I'd consider it for a version, perhaps, which eschews the tutors in favor of redundancy. Even still, it's probably the fourth version of such an effect that I'd run, following Seedborn Muse, Patron of the Orochi, and Quest for Renewal (in roughly that order). It's not really a "budget" card - what is it, ~$15 USD? - so I'm not sure how useful it would be there, unless you already own one of course!
There's also the issue that Yeva would be using Paradox Engine in an inherently "fair" manner - that is to say, not an infinite one-shot kill* - but most decks that run one do not. Running out something like Paradox Engine might not be able to end the game efficiently enough to justify the hate that it garners, which can sometimes run from game to game. If your opponents see a Paradox Engine, they're going to assume you have a rude combo kill in the deck and try to take you out immediately.
And, of course, I always like to remind people that the deck can win very easily without Seedborn Muse, so if she gets taken out things are just more difficult, but nowhere near impossible. Assuming you're able to afford a suitable density of tutors (which, with the price spikes Survival of the Fittest just saw, I won't assume..) I would say just stick with the Muse alone. Otherwise, Patron and Quest I would say are in line before Paradox Engine.
Anyway, hope this helps! It's always good to get some out-of-the-box ideas for Yeva!
Appreciate the well thought out response. You rock! I think every point you made was good sense, with regards to Paradox.
Currently, my Yeva deck is probably closer to a "good stuff" build, and when I made it we had a fairly casual group, which tended to prefer randomness and variance in our games.
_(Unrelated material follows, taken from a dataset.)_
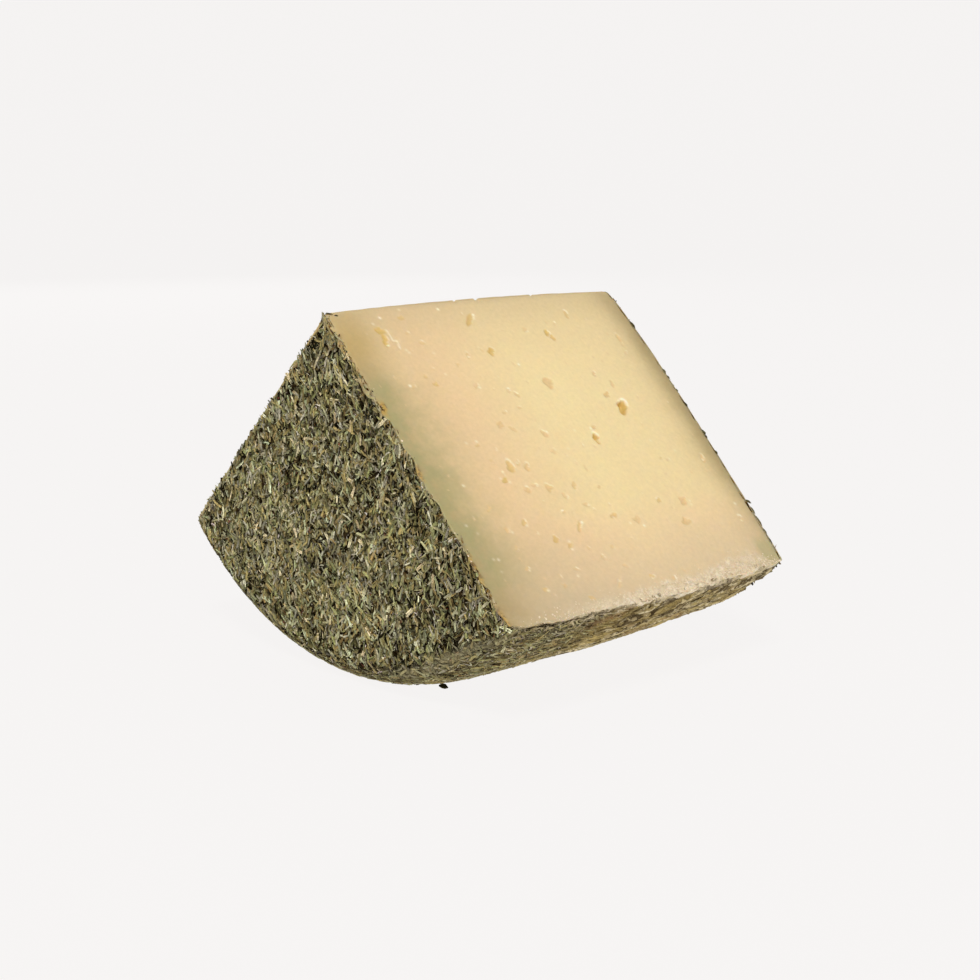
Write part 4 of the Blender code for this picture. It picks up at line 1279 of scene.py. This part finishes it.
def prism(rings, section, ribbed=False):
    """Rings of a closed cross-section, joined by quads and closed by a face at each end.
    The corners lie across, along and out of the herb."""
    sides = len(section)
    corner = np.arange(sides)
    after = (corner + 1) % sides
    ring = np.stack([corner, after, after + sides, corner + sides], axis=-1)
    quads = np.concatenate([ring + step * sides for step in range(len(rings) - 1)])
    ends = np.stack([corner[::-1], corner + (len(rings) - 1) * sides])
    corners = [(x * swell, place, z * swell) for place, swell in rings for x, z in section]
    return np.array(corners), [quads, ends], ribbed


# A splinter of four faces, a ridge from end to end over a wider middle, and the other shapes
SHAPES = {
    "sliver": (
        np.array([(0.0, -0.5, 0.8), (0.05, 0.5, 0.7), (-0.5, -0.05, 0.0), (0.5, 0.1, 0.1)]),
        [np.array([(0, 1, 2), (1, 0, 3), (2, 1, 3), (0, 2, 3)])], False),
    "needle": prism(
        ((-0.5, 0.75), (0.05, 1.0), (0.5, 0.6)), ((-0.5, 0.0), (0.5, 0.0), (0.08, 1.0))),
    "fibre": prism(
        ((-0.5, 0.6), (-0.18, 1.0), (0.18, 1.0), (0.5, 0.5)), ((-0.5, 0.0), (0.5, 0.0), (0.0, 0.9))),
    "twig": prism(
        ((-0.5, 0.6), (-0.28, 0.95), (0.0, 1.0), (0.27, 0.9), (0.5, 0.5)),
        ((-0.5, 0.0), (0.5, 0.0), (0.06, 0.9))),
    "stem": prism(
        ((-0.5, 0.95), (0.0, 1.0), (0.5, 0.9)),
        ((-0.5, 0.0), (0.5, 0.0), (0.42, 0.8), (0.12, 0.4), (-0.12, 0.4), (-0.42, 0.8)), True),
    "leaf": prism(
        ((-0.5, 0.25), (-0.2, 0.9), (0.15, 1.0), (0.5, 0.15)),
        ((-0.5, 0.35), (0.0, 0.0), (0.5, 0.35), (0.0, 0.4)), True),
    "crumb": prism(
        ((-0.5, 0.4), (0.05, 1.0), (0.5, 0.35)), ((-0.5, 0.05), (0.0, -0.4), (0.5, 0.1), (0.05, 0.5))),
}


def loose_flakes(wheel, look, coat):
    """The named dark flakes on the front cut and beside it, and the one that hangs below."""
    table = np.array(LOOSE_FLAKES)
    draw = np.random.default_rng(61)
    across, down, behind, long, width, deep = (table[:, :6] * MM).T
    heading = np.radians(table[:, 6])[:, None]
    normal = wheel.cut_normal(-1)
    below = np.array([0, -math.sin(wheel.half_cut), -math.cos(wheel.half_cut)])
    along = np.cos(heading) * below - np.sin(heading) * AXIS
    aside = np.cross(along, normal)
    frames = aside, along, np.broadcast_to(normal, aside.shape)
    local = flake_forms(SHAPES["leaf"], draw, (long, width, deep), 0.04, np.zeros(len(table)))
    points = stand(local, wheel.on_cut(-1, across, down, -behind), frames)
    place, sizes = np.split(np.array(HANGING_FLAKE), 2)
    local = flake_forms(SHAPES["leaf"], draw, sizes[:, None], 0.12, np.ones(1))
    points = np.concatenate([points, stand(local, place[None], HANGING_AXES[:, None])])
    tint = np.concatenate([[0.35, 0.25], draw.uniform(0.3, 0.8, len(table) - 2), [0.1]])
    marks = dict.fromkeys(("tint", "hue", "pressed", "band", "floury", "cut_edge"), 0 * tint)
    marks.update(tint=tint, hue=0 * tint + 0.4)
    material = herb_material("loose_flakes", look.dark_low, look.dust_high, look, coat)
    flake_mesh("loose_flakes", SHAPES["leaf"], points, marks, material)


def add_crumbs(wheel, look):
    """Loose crumbs on both cuts: most on the band above the rim, denser towards it and away
    from the left side, and a few along the border of the coat."""
    draw = np.random.default_rng(71)
    count = look.crumb_count
    parts = []
    for side in (-1, 1):
        across = 0.0035 + 0.0925 * draw.random(count) ** (0.6 if side < 0 else 1.4)
        turn = side * wheel.half_cut
        limit = wheel.radius(turn) - wheel.fall(across - wheel.half, turn)
        limit = limit - look.rim_border - look.rim_coat * ease((0.046 - across) / 0.012)
        drop = np.abs(draw.normal(0, 0.5, count)) * np.interp(across / MM, *CRUMB_BAND) * MM
        down = limit - 0.0002 - drop
        beside = draw.random(count) < 0.03
        across = np.where(beside, draw.uniform(0.0001, 0.0012, count), across)
        down = np.where(beside, draw.uniform(0.018, 0.088, count), down)
        centre = wheel.on_cut(side, across, down, draw.uniform(-0.00012, 0.0001, count))
        long = 0.0002 + 0.0004 * draw.random(count) ** 2
        size = long, long * draw.uniform(0.7, 1.1, count), long * draw.uniform(0.5, 0.9, count)
        heading = draw.uniform(0, 2 * math.pi, count)[:, None]
        normal = wheel.cut_normal(side)
        along = np.cos(heading) * AXIS + np.sin(heading) * np.cross(AXIS, normal)
        frames = np.cross(along, normal), along, np.broadcast_to(normal, along.shape)
        local = flake_forms(SHAPES["crumb"], draw, size, 0.05, np.ones(count))
        parts.append(stand(local, centre, frames))
    points = np.concatenate(parts)
    paint = Paint("crumbs")
    # The crumbs range from the painted shade colour to the crumb colour
    paint.tone = paint.ramp("tint", (0.0, look.pit), (1.0, look.crumb))
    tint = np.clip(draw.normal(0.5, 0.25, len(points)), 0, 1)
    marks = {"tint": tint, "pressed": 0 * tint}
    flake_mesh("crumbs", SHAPES["crumb"], points, marks, paint.finish({"Roughness": 0.7}))


class CHEESE_OT_paste(bpy.types.Operator):
    """Build the paste with its eyes, its crumbly band and its rind tones"""

    bl_idname = "cheese.paste"
    bl_label = "Paste"

    def execute(self, context):
        settings = context.scene.cheese
        thing = paste_piece(wheel_of(context), settings.paste, settings.coat)
        finish_piece(thing, paste_material(settings.paste), "cheese")
        return {"FINISHED"}


class CHEESE_OT_crumbs(bpy.types.Operator):
    """Strew crumbs of paste along the cuts' lower edges"""

    bl_idname = "cheese.crumbs"
    bl_label = "Crumbs"

    def execute(self, context):
        add_crumbs(wheel_of(context), context.scene.cheese.paste)
        return {"FINISHED"}


class CHEESE_OT_coat(bpy.types.Operator):
    """Build the coat's layer below the loose herbs"""

    bl_idname = "cheese.coat"
    bl_label = "Coat layer"

    def execute(self, context):
        look = context.scene.cheese.coat
        finish_piece(coat_piece(wheel_of(context), look), coat_material(look), "cheese")
        return {"FINISHED"}


class CHEESE_OT_needles(bpy.types.Operator):
    """Lay the dark, olive and grey-green needles"""

    bl_idname = "cheese.needles"
    bl_label = "Needles"

    def execute(self, context):
        return lay_step(context, "needles")


class CHEESE_OT_bits(bpy.types.Operator):
    """Lay the small olive and pale bits"""

    bl_idname = "cheese.bits"
    bl_label = "Bits"

    def execute(self, context):
        return lay_step(context, "bits")


class CHEESE_OT_stems(bpy.types.Operator):
    """Lay the chopped stems, the thin fibres and the twigs"""

    bl_idname = "cheese.stems"
    bl_label = "Stems"

    def execute(self, context):
        return lay_step(context, "stems")


class CHEESE_OT_leaves(bpy.types.Operator):
    """Lay the leaf bits, the reddish bits and the named loose flakes"""

    bl_idname = "cheese.leaves"
    bl_label = "Leaves"

    def execute(self, context):
        settings = context.scene.cheese
        lay_step(context, "leaves")
        loose_flakes(wheel_of(context), settings.herbs, settings.coat)
        return {"FINISHED"}


class CHEESE_OT_dust(bpy.types.Operator):
    """Strew the fine herb dust"""

    bl_idname = "cheese.dust"
    bl_label = "Dust"

    def execute(self, context):
        return lay_step(context, "dust")


def studio_floor(look):
    """A round floor that sweeps up: a profile turned about Z. The profile is flat up to its
    reach, then a quarter circle."""
    bend = look.wall_height
    turn = np.linspace(0, math.pi / 2, 13)
    flat = [0, 0.3, 0.8, look.floor_reach * 0.75]
    out = np.concatenate((flat, look.floor_reach + bend * np.sin(turn)))[:, None]
    high = np.concatenate((np.zeros(4), bend * (1 - np.cos(turn))))[:, None]
    about = np.linspace(0, 2 * math.pi, 73)
    points = np.stack(np.broadcast_arrays(out * np.cos(about), out * np.sin(about), high), axis=-1)
    points[:, -1] = points[:, 0]
    points[0] = 0
    rows, columns = points.shape[:2]
    points = points.reshape(-1, 3)
    first, quads, triangles = weld(points, grid_faces(rows, columns))
    return make_mesh("studio_floor", points[first], [quads, triangles], {})


def floor_material(look):
    paint = Paint("studio_floor")
    faint = paint.ramp(paint.cloud(3, 2), (0.3, 0.99), (0.7, 1.0))
    plain = [value * (1 - look.glow) for value in look.floor]
    paint.tone = paint.blend(1.0, plain, faint, "MULTIPLY")
    return paint.finish({
        "Roughness": 1.0, "Specular IOR Level": 0.0, "Emission Color": look.floor,
        "Emission Strength": look.glow})


def add_light(name, place, size, watts, target=(0, 0, 0.045)):
    """A square soft light that faces a target."""
    light = bpy.data.lights.new(name, "AREA")
    light.size = size
    light.energy = watts
    thing = bpy.data.objects.new(name, light)
    thing.location = place
    back = unit(np.array(place, float) - np.array(target, float))
    thing.rotation_euler = (math.acos(back[2]), 0, math.atan2(back[0], -back[1]))
    bpy.context.scene.collection.objects.link(thing)


class CHEESE_OT_studio(bpy.types.Operator):
    """Set up the pale floor, the soft lights and the camera"""

    bl_idname = "cheese.studio"
    bl_label = "Studio"

    def execute(self, context):
        look = context.scene.cheese.studio
        floor = studio_floor(look)
        floor.data.materials.append(floor_material(look))
        add_light("key_light", (-0.62, -0.62, 1.1), 0.3, look.key_power)
        add_light("fill_light", (0.6, -1.0, 0.5), 0.7, look.fill_power)
        add_light("top_light", (0.1, 0.35, 1.1), 0.8, look.top_power)
        add_light("back_light", (0.55, 1.1, 0.5), 0.7, look.back_power)
        world = bpy.data.worlds.new("studio_sky")
        context.scene.world = world
        world.use_nodes = True
        sky = world.node_tree.nodes["Background"]
        sky.inputs["Color"].default_value = (1, 1, 1, 1)
        sky.inputs["Strength"].default_value = look.sky
        context.scene.view_settings.view_transform = "Standard"
        camera = bpy.data.cameras.new("camera")
        camera.lens = look.focal
        camera.sensor_width = 36
        thing = bpy.data.objects.new("camera", camera)
        thing.location = wheel_of(context).apex + np.array(look.camera_place)
        thing.rotation_euler = (math.pi / 2 - look.camera_tilt, 0, -look.camera_heading)
        context.scene.collection.objects.link(thing)
        context.scene.camera = thing
        return {"FINISHED"}


class CHEESE_PT_panel(bpy.types.Panel):
    """Lists the steps and the settings"""

    bl_label = "Herb-coated cheese"
    bl_idname = "CHEESE_PT_panel"
    bl_space_type = "VIEW_3D"
    bl_region_type = "UI"
    bl_category = "Cheese"

    def draw(self, context):
        settings = context.scene.cheese
        for step in STEPS:
            self.layout.operator(step.bl_idname)
        for key in ("wheel", "paste", "coat", "herbs", "studio"):
            box = self.layout.box()
            box.label(text=key.capitalize())
            group = getattr(settings, key)
            for name in group.__annotations__:
                box.prop(group, name)


STEPS = (
    CHEESE_OT_studio, CHEESE_OT_paste, CHEESE_OT_crumbs, CHEESE_OT_coat, CHEESE_OT_needles,
    CHEESE_OT_bits, CHEESE_OT_stems, CHEESE_OT_leaves, CHEESE_OT_dust,
)
GROUPS = (WheelSizes, PasteLook, CoatLook, HerbLook, StudioLook, CheeseSettings)


def register():
    for kind in (*GROUPS, *STEPS, CHEESE_PT_panel):
        bpy.utils.register_class(kind)
    bpy.types.Scene.cheese = child("Cheese", "The cheese", CheeseSettings)


def unregister():
    del bpy.types.Scene.cheese
    for kind in reversed((*GROUPS, *STEPS, CHEESE_PT_panel)):
        bpy.utils.unregister_class(kind)


def main():
    register()
    bpy.ops.cheese.studio()
    bpy.ops.cheese.paste()
    bpy.ops.cheese.crumbs()
    bpy.ops.cheese.coat()
    bpy.ops.cheese.needles()
    bpy.ops.cheese.bits()
    bpy.ops.cheese.stems()
    bpy.ops.cheese.leaves()
    bpy.ops.cheese.dust()
    bpy.context.view_layer.update()


if __name__ == "__main__":
    main()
I would rarely ever run non-land tutors for that reason, but our power level has increased recently, so I need to keep up. (Thankfully I already have a Survival of the Fittest!) Your recommendations are on point, I think I just have to change my thinking a bit.
I saw the option of Patron of the Orochi, but even though it probably helps Yeva more than anyone else, I've always hated effects that help my opponents too. Not to mention we have multiple mono greens in our group. I hadn't ever considered the Quest for Renewal, that's a decent alternative I might test out.
How often do you win without Seedborn Muse? I find that my ability to be reactive when I don't have Seedborn available is so dramatically reduced, that I really hate when it's been exiled. Although in fairness, my mana is more of the Cultivate/Skyshroud Claim variety, and less of the Priest of Titania/Voyaging Satyr type. I've never used Riftsweeper, but I may have to give that one a try. Also, it sounds to me, if you had to choose between Seedborn and Temur Sabertooth, you'd rather have Temur, yes? Maybe I'm just putting too much emphasis on Seedborn. (But he's just so damn good!)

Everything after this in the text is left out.